I have an existing loop that I am using to go through a large amount of file paths, which ultimately sends the files through a cloud processing pipeline. I need to update the loop to match the file names with a dataframe column (fileName), then get the associated data values from a second column (date) and store that as a variable in my loop.

# dataframe that I need to extract 'date' from
df = pd.DataFrame({'id':['dat1', 'dat2', 'dat3'],
        'date':[2019, 2021, 2015],
        'fileName': ['dat1.file', 'dat2.file', 'dat3.file']})

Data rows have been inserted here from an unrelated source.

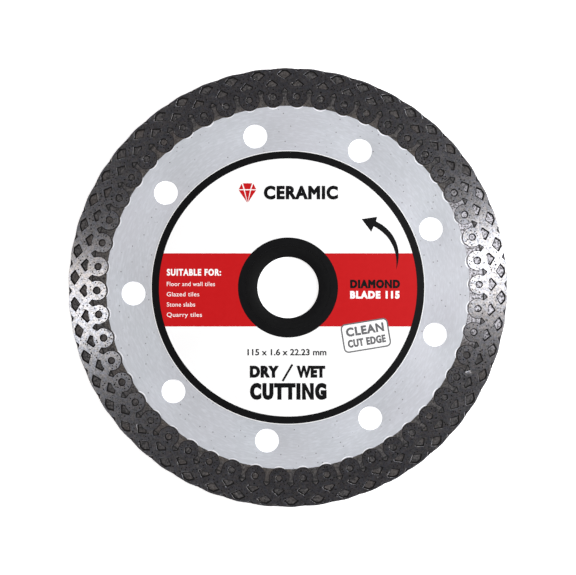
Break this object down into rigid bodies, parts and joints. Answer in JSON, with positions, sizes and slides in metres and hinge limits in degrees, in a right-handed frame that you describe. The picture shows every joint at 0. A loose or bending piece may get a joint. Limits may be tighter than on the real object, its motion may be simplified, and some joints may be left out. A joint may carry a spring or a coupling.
{
  "type": "diamond blade",
  "caption": "Flat steel cutting disc with a raised-mesh diamond rim, round cooling holes, a printed paper label and a reducing ring in its bore.",
  "frame": {"origin": "centre of the disc, halfway between its two faces, on the axis of the bore", "axes": "+Z out of the labelled front face along the bore axis; +Y up on the label and +X to its right"},
  "size_m": [0.115, 0.115, 0.0016],
  "materials": {
    "steel": "ground, with fine circular brushing",
    "sintered_rim": "sintered metal and diamond grit, ground bright on the raised mesh and rough in the windows",
    "label_paper": "coated white paper, printed in black and red",
    "black_plastic": "moulded, matt"
  },
  "bodies": {
    "root": {"steel_core": "steel", "diamond_rim": "sintered_rim", "front_label": "label_paper", "reducing_ring": "black_plastic"}
  },
  "joints": []
}
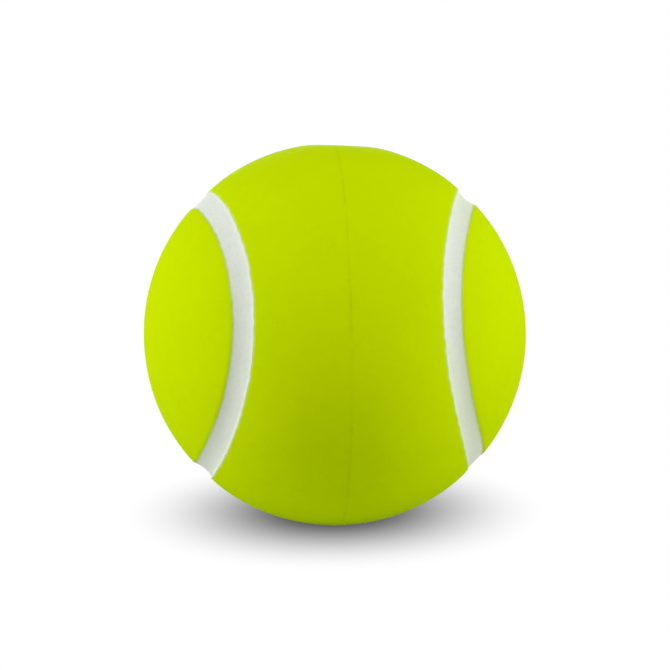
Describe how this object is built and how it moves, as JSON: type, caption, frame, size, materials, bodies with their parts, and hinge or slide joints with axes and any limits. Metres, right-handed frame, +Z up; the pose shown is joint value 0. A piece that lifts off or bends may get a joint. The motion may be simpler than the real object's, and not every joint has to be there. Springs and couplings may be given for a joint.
{
  "type": "foam tennis ball",
  "caption": "Soft moulded foam ball in tennis-ball form: smooth lime green skin panels round a recessed white seam, over a solid foam core, for squeezing, play and practice.",
  "frame": {"origin": "centre of the ball", "axes": "-Y towards the front, where the waist of the front panel faces 20 degrees above the horizon as the ball lies in the picture; +Z up; the mould line lies in the plane X = 0; +X right as seen from the front"},
  "size_m": [0.066, 0.066, 0.0659],
  "materials": {
    "foam": "matte",
    "green_skin": "satin",
    "white_seam": "satin"
  },
  "bodies": {
    "root": {"foam_core": "foam", "front_panel_left": "green_skin", "front_panel_right": "green_skin", "rear_panel_left": "green_skin", "rear_panel_right": "green_skin", "seam_left": "white_seam", "seam_right": "white_seam"}
  },
  "joints": []
}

# list of file paths that I need the fileName from to match with my dataframe
gs_files = ['path/dat1.file', 'path/dat2.file']
bucket = 'path/'


for f in gs_files:
    # get file path
    print('Path: ', f)

    # get file name (need to keep this for later processing steps)
    fbname = f.replace(bucket, '')
    print('Image name: ', fbname)

    # match fbname with df['fileName']. Store associated 'date' as a separate variable (not as a column in df)
    if fbname in df['fileName']:
        year = df['date']
        print('Collection date: ',year)

    # Extra processing steps will be executed below.
# Resulting output from the above code:
Path:  path/dat1.file
Image name:  dat1.file
Path:  path/dat2.file
Image name:  dat2.file

# Desired output:
Path:  path/dat1.file
Image name:  dat1.file
Collection date: 2019

Path:  path/dat2.file
Image name:  dat2.file
Collection date: 2021

CodePudding user response:

Change this code:

if fbname in df['fileName']:
    year = df['date']
    print('Collection date: ',year)

to this:

if df['fileName'].isin([fbname]).any():
    year = df['date'][df['fileName'] == fbname].iloc[0]
    print('Collection date: ',year)

fbname in df['fileName'] doesn't work. Instead, df['fileName'].isin([fbname]) will return a new column containing True for each item in the original column that's in the list you specify ([fbname]), False otherwise. Then, .any() returns True if there is at least one True in the column it's called on.

Also, df['date'][df['fileName'] == fbname] selects the items from date where fileName is fbname. .iloc[0] gets the actual value out.

  • Related